> _DATA SUPPLIED_
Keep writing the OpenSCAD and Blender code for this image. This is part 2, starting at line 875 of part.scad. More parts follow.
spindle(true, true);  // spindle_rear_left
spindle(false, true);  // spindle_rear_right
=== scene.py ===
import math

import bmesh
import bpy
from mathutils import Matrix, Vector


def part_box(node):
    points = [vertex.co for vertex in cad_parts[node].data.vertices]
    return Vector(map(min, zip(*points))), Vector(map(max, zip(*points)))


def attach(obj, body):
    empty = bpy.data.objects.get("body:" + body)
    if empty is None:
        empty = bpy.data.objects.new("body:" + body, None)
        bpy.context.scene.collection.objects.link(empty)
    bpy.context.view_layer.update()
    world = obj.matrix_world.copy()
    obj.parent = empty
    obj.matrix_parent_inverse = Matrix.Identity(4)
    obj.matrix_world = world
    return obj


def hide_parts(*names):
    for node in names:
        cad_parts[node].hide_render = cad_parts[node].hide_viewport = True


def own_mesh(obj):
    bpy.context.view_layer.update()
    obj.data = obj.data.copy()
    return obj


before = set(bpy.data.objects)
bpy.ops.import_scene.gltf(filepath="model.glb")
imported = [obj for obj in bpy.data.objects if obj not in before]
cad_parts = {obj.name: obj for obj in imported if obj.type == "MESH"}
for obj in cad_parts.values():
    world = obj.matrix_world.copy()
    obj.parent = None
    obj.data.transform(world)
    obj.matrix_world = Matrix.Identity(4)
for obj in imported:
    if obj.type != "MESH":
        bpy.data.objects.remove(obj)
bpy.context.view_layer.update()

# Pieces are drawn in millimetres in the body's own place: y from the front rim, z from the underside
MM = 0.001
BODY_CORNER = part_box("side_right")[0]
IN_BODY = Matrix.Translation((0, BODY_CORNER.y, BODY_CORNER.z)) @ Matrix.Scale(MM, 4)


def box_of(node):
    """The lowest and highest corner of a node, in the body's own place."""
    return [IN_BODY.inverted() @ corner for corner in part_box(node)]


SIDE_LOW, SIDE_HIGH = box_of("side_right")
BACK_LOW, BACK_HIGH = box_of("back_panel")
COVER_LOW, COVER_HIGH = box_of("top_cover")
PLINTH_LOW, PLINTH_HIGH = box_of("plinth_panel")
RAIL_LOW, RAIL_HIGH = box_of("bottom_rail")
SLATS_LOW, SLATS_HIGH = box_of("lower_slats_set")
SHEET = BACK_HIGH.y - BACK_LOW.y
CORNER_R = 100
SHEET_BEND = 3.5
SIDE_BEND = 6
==
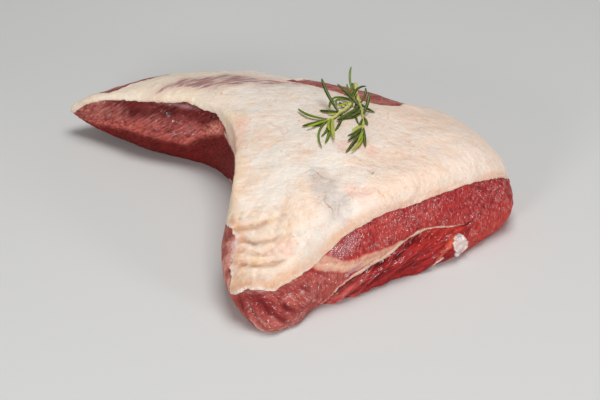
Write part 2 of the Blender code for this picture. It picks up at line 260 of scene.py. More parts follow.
---
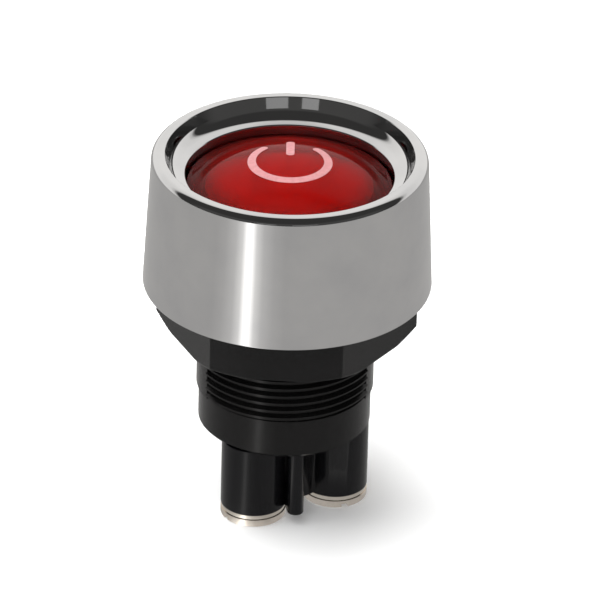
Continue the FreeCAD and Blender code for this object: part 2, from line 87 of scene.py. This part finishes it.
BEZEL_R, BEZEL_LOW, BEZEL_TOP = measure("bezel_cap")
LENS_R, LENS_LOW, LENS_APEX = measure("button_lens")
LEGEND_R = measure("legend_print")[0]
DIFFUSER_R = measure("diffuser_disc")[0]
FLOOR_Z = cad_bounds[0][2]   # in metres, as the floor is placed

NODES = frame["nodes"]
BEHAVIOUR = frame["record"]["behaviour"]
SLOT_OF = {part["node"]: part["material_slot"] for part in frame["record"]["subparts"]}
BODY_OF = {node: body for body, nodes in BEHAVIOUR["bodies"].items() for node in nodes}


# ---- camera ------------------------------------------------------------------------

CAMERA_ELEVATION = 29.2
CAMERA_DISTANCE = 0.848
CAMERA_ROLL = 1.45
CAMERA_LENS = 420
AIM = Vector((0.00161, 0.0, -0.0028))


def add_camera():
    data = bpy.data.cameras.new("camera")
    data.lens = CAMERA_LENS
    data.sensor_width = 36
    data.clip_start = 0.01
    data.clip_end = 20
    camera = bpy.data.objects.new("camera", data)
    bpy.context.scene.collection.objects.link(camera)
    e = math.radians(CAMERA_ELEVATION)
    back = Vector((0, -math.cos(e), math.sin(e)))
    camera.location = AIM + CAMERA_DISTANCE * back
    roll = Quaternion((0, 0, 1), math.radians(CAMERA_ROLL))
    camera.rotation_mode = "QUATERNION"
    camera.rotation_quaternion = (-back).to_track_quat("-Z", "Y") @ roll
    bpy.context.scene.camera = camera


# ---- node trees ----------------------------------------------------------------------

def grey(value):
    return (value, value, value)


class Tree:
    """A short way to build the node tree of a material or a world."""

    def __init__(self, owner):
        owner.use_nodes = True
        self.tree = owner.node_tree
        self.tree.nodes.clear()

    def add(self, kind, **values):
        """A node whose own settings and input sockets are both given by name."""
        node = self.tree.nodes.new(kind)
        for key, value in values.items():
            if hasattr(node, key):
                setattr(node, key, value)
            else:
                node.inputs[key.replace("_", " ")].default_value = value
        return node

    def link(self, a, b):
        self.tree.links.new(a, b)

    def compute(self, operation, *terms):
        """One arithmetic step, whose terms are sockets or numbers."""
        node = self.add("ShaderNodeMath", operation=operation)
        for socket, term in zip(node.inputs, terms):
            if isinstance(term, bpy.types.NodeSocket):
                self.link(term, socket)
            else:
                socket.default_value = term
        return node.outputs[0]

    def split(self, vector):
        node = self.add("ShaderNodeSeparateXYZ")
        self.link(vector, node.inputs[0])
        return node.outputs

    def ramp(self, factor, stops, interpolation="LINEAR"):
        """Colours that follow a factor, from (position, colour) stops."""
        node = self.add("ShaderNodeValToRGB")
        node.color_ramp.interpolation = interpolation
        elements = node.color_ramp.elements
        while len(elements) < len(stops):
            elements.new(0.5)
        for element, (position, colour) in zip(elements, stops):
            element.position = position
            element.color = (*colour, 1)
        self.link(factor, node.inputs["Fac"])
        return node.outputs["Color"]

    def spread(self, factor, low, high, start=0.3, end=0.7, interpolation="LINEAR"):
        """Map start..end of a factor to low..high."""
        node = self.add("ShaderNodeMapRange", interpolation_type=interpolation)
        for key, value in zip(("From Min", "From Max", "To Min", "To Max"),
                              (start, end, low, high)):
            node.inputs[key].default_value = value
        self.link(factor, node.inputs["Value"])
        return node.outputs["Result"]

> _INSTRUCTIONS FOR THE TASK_
Between the line containing "Continue the FreeCAD" and the line containing "short way to" lies the part to return. Return it exactly, counting both of those lines.

> _FINISHED TASK_
Continue the FreeCAD and Blender code for this object: part 2, from line 87 of scene.py. This part finishes it.
BEZEL_R, BEZEL_LOW, BEZEL_TOP = measure("bezel_cap")
LENS_R, LENS_LOW, LENS_APEX = measure("button_lens")
LEGEND_R = measure("legend_print")[0]
DIFFUSER_R = measure("diffuser_disc")[0]
FLOOR_Z = cad_bounds[0][2]   # in metres, as the floor is placed

NODES = frame["nodes"]
BEHAVIOUR = frame["record"]["behaviour"]
SLOT_OF = {part["node"]: part["material_slot"] for part in frame["record"]["subparts"]}
BODY_OF = {node: body for body, nodes in BEHAVIOUR["bodies"].items() for node in nodes}


# ---- camera ------------------------------------------------------------------------

CAMERA_ELEVATION = 29.2
CAMERA_DISTANCE = 0.848
CAMERA_ROLL = 1.45
CAMERA_LENS = 420
AIM = Vector((0.00161, 0.0, -0.0028))


def add_camera():
    data = bpy.data.cameras.new("camera")
    data.lens = CAMERA_LENS
    data.sensor_width = 36
    data.clip_start = 0.01
    data.clip_end = 20
    camera = bpy.data.objects.new("camera", data)
    bpy.context.scene.collection.objects.link(camera)
    e = math.radians(CAMERA_ELEVATION)
    back = Vector((0, -math.cos(e), math.sin(e)))
    camera.location = AIM + CAMERA_DISTANCE * back
    roll = Quaternion((0, 0, 1), math.radians(CAMERA_ROLL))
    camera.rotation_mode = "QUATERNION"
    camera.rotation_quaternion = (-back).to_track_quat("-Z", "Y") @ roll
    bpy.context.scene.camera = camera


# ---- node trees ----------------------------------------------------------------------

def grey(value):
    return (value, value, value)


class Tree:
    """A short way to build the node tree of a material or a world."""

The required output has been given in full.